[Supplied information]
☆ ☆ ☆ ☆ ☆ ☆ ☆

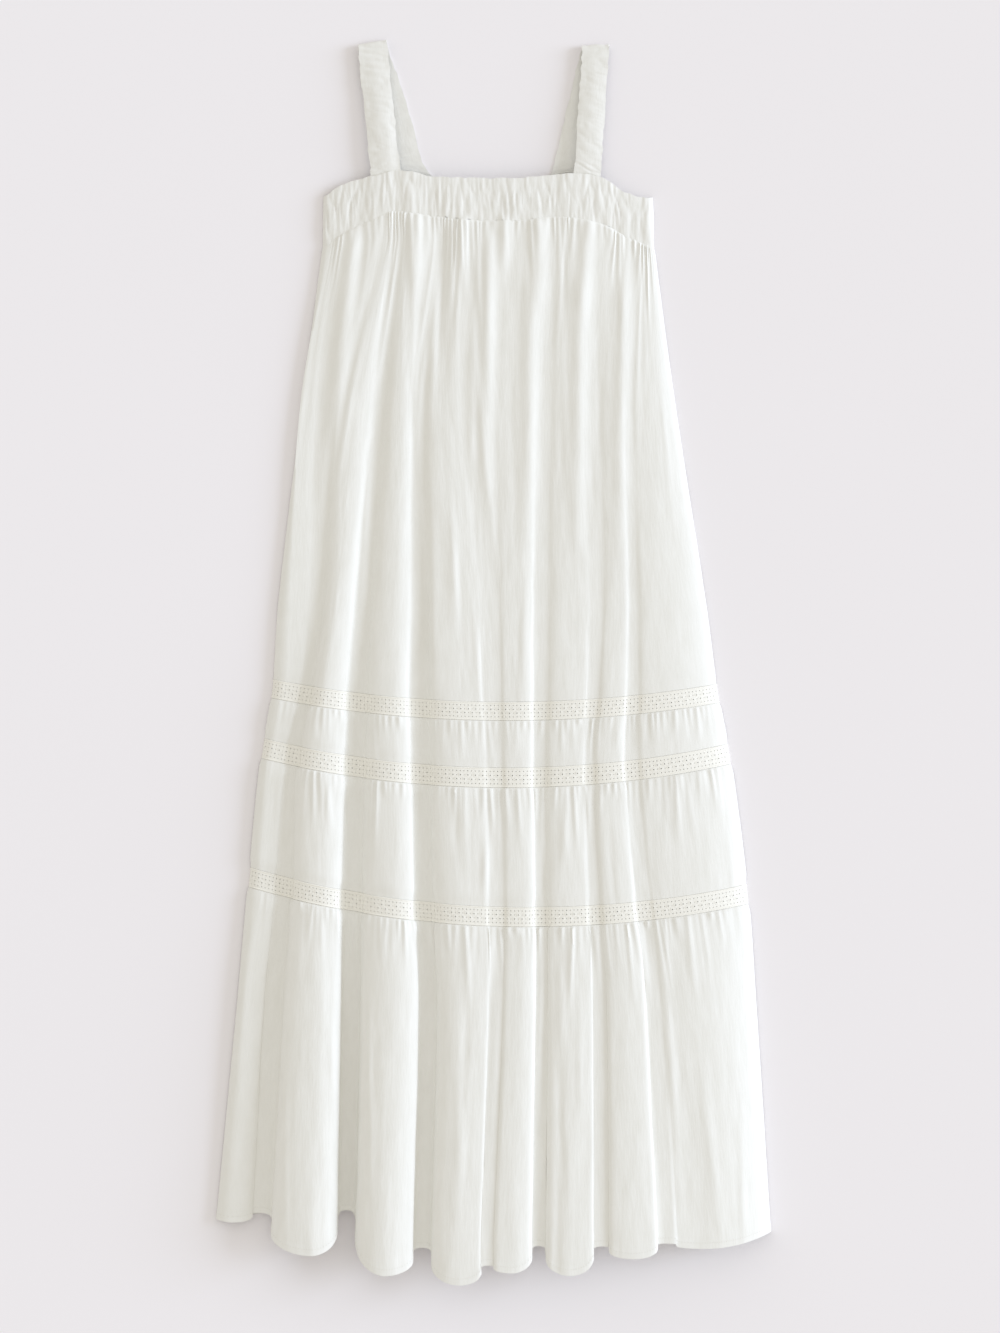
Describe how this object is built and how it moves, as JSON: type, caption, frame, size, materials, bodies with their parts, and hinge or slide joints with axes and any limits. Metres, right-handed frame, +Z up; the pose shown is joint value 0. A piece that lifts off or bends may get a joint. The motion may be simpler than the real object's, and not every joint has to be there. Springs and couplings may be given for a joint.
{
  "type": "tiered maxi dress, laid flat",
  "caption": "Sleeveless tiered maxi dress in white crinkle cotton, laid flat, with a ruched band and straps, lace insertions and a fluted hem.",
  "frame": {"origin": "centre of the laid-out dress on the surface that it lies on", "axes": "+Y from the hem up to the straps, +X to the right of a viewer who looks down at the front, +Z up from the surface, out of the front"},
  "size_m": [0.5903, 1.3277, 0.0419],
  "materials": {
    "cotton": "matte crinkled cotton",
    "shirring": "matte cotton ruched on elastic",
    "lace": "fine cotton insertion lace with corded edges"
  },
  "bodies": {
    "root": {"band_front": "shirring", "band_back": "shirring", "strap_left": "shirring", "strap_right": "shirring", "tier1_front": "cotton", "tier1_back": "cotton", "lace1_front": "lace", "lace1_back": "lace", "tier2_front": "cotton", "tier2_back": "cotton", "lace2_front": "lace", "lace2_back": "lace", "tier3_front": "cotton", "tier3_back": "cotton", "lace3_front": "lace", "lace3_back": "lace", "tier4_front": "cotton", "tier4_back": "cotton"}
  },
  "joints": []
}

☆ ☆ ☆ ☆ ☆ ☆ ☆

[Work instructions] Once more, set down the full listing, verbatim.

[Exercise answer]
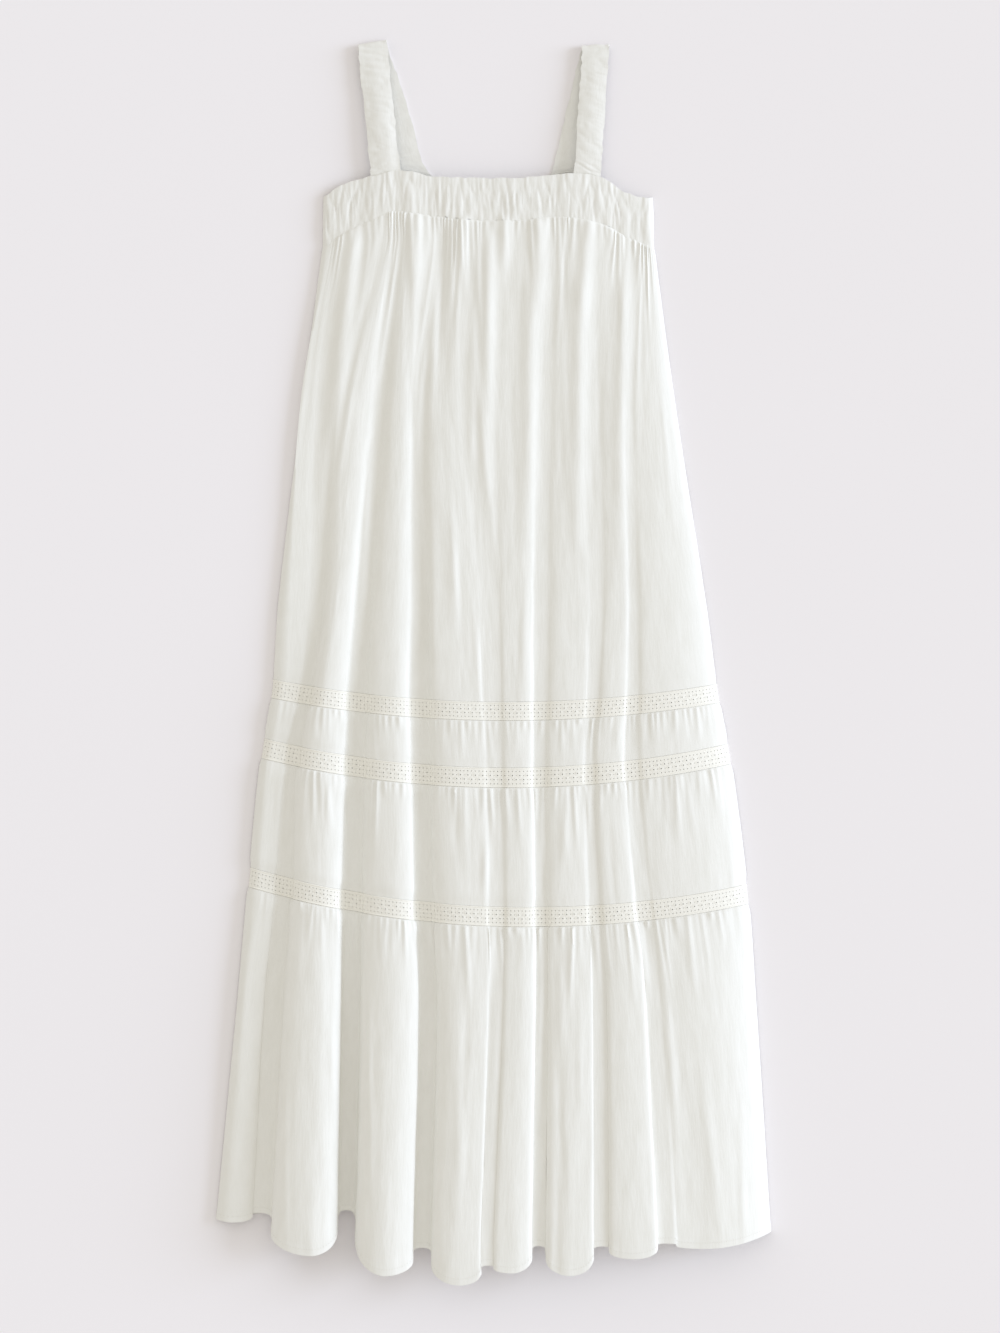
Describe how this object is built and how it moves, as JSON: type, caption, frame, size, materials, bodies with their parts, and hinge or slide joints with axes and any limits. Metres, right-handed frame, +Z up; the pose shown is joint value 0. A piece that lifts off or bends may get a joint. The motion may be simpler than the real object's, and not every joint has to be there. Springs and couplings may be given for a joint.
{
  "type": "tiered maxi dress, laid flat",
  "caption": "Sleeveless tiered maxi dress in white crinkle cotton, laid flat, with a ruched band and straps, lace insertions and a fluted hem.",
  "frame": {"origin": "centre of the laid-out dress on the surface that it lies on", "axes": "+Y from the hem up to the straps, +X to the right of a viewer who looks down at the front, +Z up from the surface, out of the front"},
  "size_m": [0.5903, 1.3277, 0.0419],
  "materials": {
    "cotton": "matte crinkled cotton",
    "shirring": "matte cotton ruched on elastic",
    "lace": "fine cotton insertion lace with corded edges"
  },
  "bodies": {
    "root": {"band_front": "shirring", "band_back": "shirring", "strap_left": "shirring", "strap_right": "shirring", "tier1_front": "cotton", "tier1_back": "cotton", "lace1_front": "lace", "lace1_back": "lace", "tier2_front": "cotton", "tier2_back": "cotton", "lace2_front": "lace", "lace2_back": "lace", "tier3_front": "cotton", "tier3_back": "cotton", "lace3_front": "lace", "lace3_back": "lace", "tier4_front": "cotton", "tier4_back": "cotton"}
  },
  "joints": []
}